Lemma 68.3.2. Let $S$ be a scheme. Let $X$ be an algebraic space over $S$. Let $V \to U$ be a morphism of schemes over $S$, and let $U \to X$ be a morphism from $U$ to $X$. If the fibres of $V \to U$ and $U \to X$ are universally bounded, then so are the fibres of $V \to X$.

Proof. Let $n$ be an integer which works for $V \to U$, and let $m$ be an integer which works for $U \to X$ in Definition 68.3.1. Let $\mathop{\mathrm{Spec}}(k) \to X$ be a morphism, where $k$ is a field. Consider the morphisms

\[ \mathop{\mathrm{Spec}}(k) \times _ X V \longrightarrow \mathop{\mathrm{Spec}}(k) \times _ X U \longrightarrow \mathop{\mathrm{Spec}}(k). \]

By assumption the scheme $\mathop{\mathrm{Spec}}(k) \times _ X U$ is finite of degree at most $m$ over $k$, and $n$ is an integer which bounds the degree of the fibres of the first morphism.
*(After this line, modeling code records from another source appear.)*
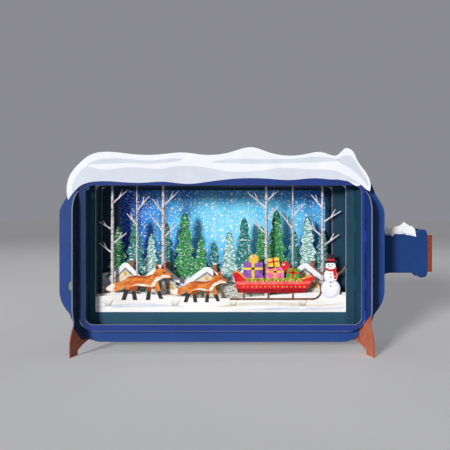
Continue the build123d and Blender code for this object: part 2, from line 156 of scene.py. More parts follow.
card = {
    "core": paint(176, 176, 186),  # cut edges of the board
    "roughness": 0.55,
    "specular": 0.18,
    "mottle": (9, 0.06),  # width of a patch in mm, and how far its tone strays
    "grain": (0.3, 0.05),
    "fibre": (0.35, 0.012),  # width and depth in mm
    "relief": 0.5,
    "faceFrom": 0.6,  # a face whose normal points this much across the sheet is printed
    "faceBlur": 0.1,
}


def startMaterial(name, roughness=card["roughness"], specular=card["specular"]):
    material = bpy.data.materials.new(name)
    material.use_nodes = True
    shader = material.node_tree.nodes["Principled BSDF"]
    shader.inputs["Roughness"].default_value = roughness
    shader.inputs["Specular IOR Level"].default_value = specular
    return material, material.node_tree


def finishMaterial(material, colour):
    tree = material.node_tree
    shader = tree.nodes["Principled BSDF"]
    strength = calc(tree, "MULTIPLY", unevenness(tree, *card["mottle"]), unevenness(tree, *card["grain"]))
    scaled = addNode(tree, "ShaderNodeVectorMath", {0: colour, "Scale": strength}, operation="SCALE")
    tree.links.new(scaled.outputs[0], shader.inputs["Base Color"])
    width, depth = card["fibre"]
    bump = addNode(
        tree, "ShaderNodeBump",
        {"Height": noise(tree, width, 5), "Strength": card["relief"], "Distance": depth * mm},
    )
    tree.links.new(bump.outputs[0], shader.inputs["Normal"])
    return material


def boardEdge(tree):
    return card["core"]


def sheetMaterial(name, front, back, across="y", edge=boardEdge):
    # front, back and edge take the tree and give the colour there
    material, tree = startMaterial(name)
    normal = axes(tree, addNode(tree, "ShaderNodeNewGeometry").outputs["Normal"])
    facing = normal[1] if across == "y" else normal[0]
    printed = step(tree, calc(tree, "ABSOLUTE", facing), card["faceFrom"], card["faceBlur"])
    behind = step(tree, facing, 0.0, card["faceBlur"])
    sides = blendColour(tree, behind, front(tree), back(tree))
    finishMaterial(material, blendColour(tree, printed, edge(tree), sides))
    return material


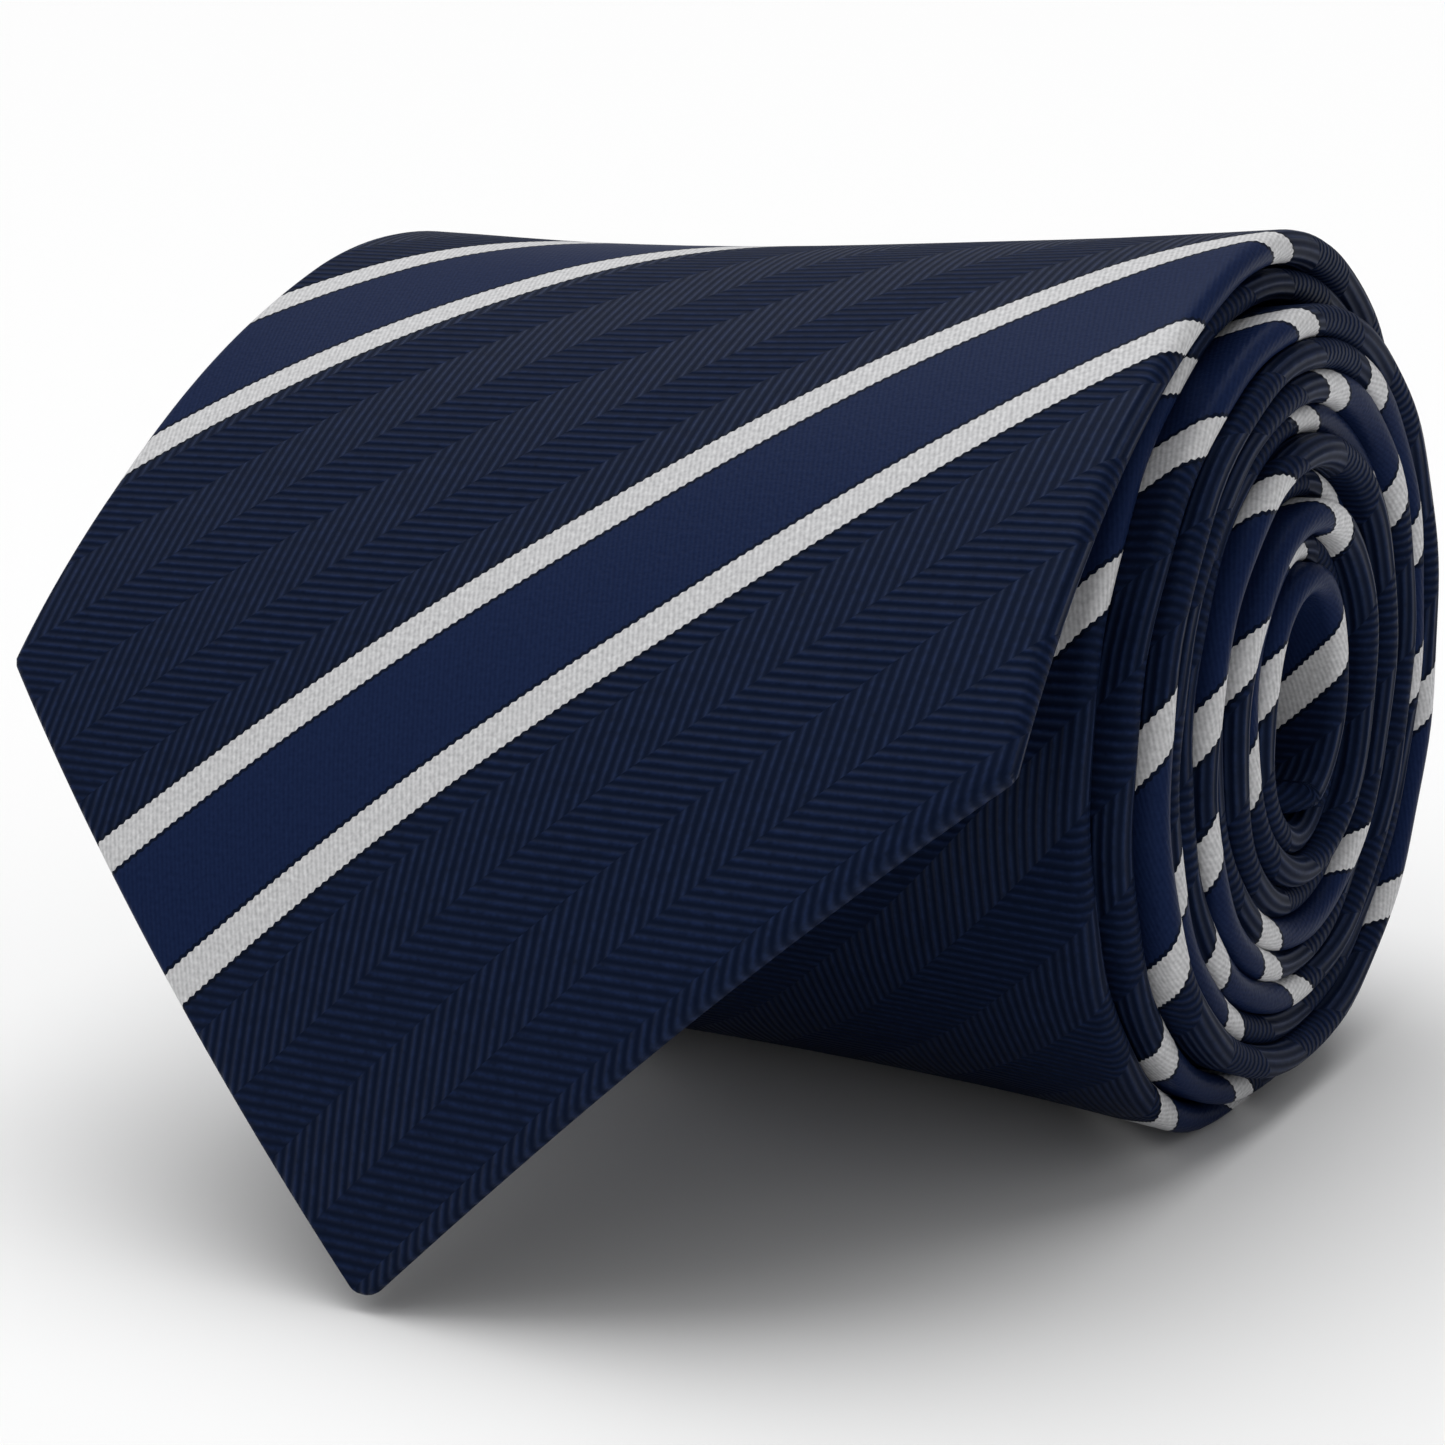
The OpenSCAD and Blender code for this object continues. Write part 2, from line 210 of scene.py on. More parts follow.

Hence by Morphisms, Lemma 29.57.4 we conclude that $\mathop{\mathrm{Spec}}(k) \times _ X V$ is finite over $k$ of degree at most $nm$. $\square$

Lemma 68.3.3. Let $S$ be a scheme. Let $Y \to X$ be a representable morphism of algebraic spaces over $S$. Let $U \to X$ be a morphism from a scheme to $X$. If the fibres of $U \to X$ are universally bounded, then the fibres of $U \times _ X Y \to Y$ are universally bounded.

Proof. This is clear from the definition, and properties of fibre products. (Note that $U \times _ X Y$ is a scheme as we assumed $Y \to X$ representable, so the definition applies.) $\square$

Lemma 68.3.4. Let $S$ be a scheme. Let $g : Y \to X$ be a representable morphism of algebraic spaces over $S$. Let $f : U \to X$ be a morphism from a scheme towards $X$. Let $f' : U \times _ X Y \to Y$ be the base change of $f$. If

\[ \mathop{\mathrm{Im}}(|f| : |U| \to |X|) \subset \mathop{\mathrm{Im}}(|g| : |Y| \to |X|) \]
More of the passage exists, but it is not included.